Many of the shops on this street, which attracts food lovers all over the world, are family owned, have been in operation for generations and each one sells both mechoui and tangia, a Marrakech speciality not to be confused with tagine. Inside mechoui shops, there’s a round vertical hole in the centre of the floor, one metre wide and two metres deep. Open the hatch and you’ll discover a dozen or more whole lamb roasting around smouldering wood embers. The wood is burned for five or six hours, and then, when the earth surrounding the hole is smoking and the wood is transformed into embers and ashes, most of it is removed to avoid flare-ups.

The prepared lamb is added to the oven vertically and sealed with a lid covered with clay, mud, or wet sand. Cooking lasts four to five hours, and when the lamb is ready, the hardened cover is broken to remove it from the oven. The tools of the mechoui trade are clearly displayed – sharp knives, a scale with weights, and a cutting block upon which the whole cooked carcass is cleaved into manageable pieces. These are weighed before being served on paper with cumin and salt, and then eaten with bread and mint tea.

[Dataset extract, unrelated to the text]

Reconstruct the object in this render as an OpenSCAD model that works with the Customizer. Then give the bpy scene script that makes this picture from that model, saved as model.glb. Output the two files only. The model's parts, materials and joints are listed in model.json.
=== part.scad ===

Later that night I make my way back to El Fenn, with its 50-cover restaurant, three pools, a spa, yoga lawn and a shop carrying cutting edge, luxury Moroccan brands. En route I pass through the Jemaa el Fna, the main square in the medina, where locals encourage you to buy myriad goods and pay for taking photos of their monkey or cobra. Marrakech may have changed but some things, you suspect, will always be the same.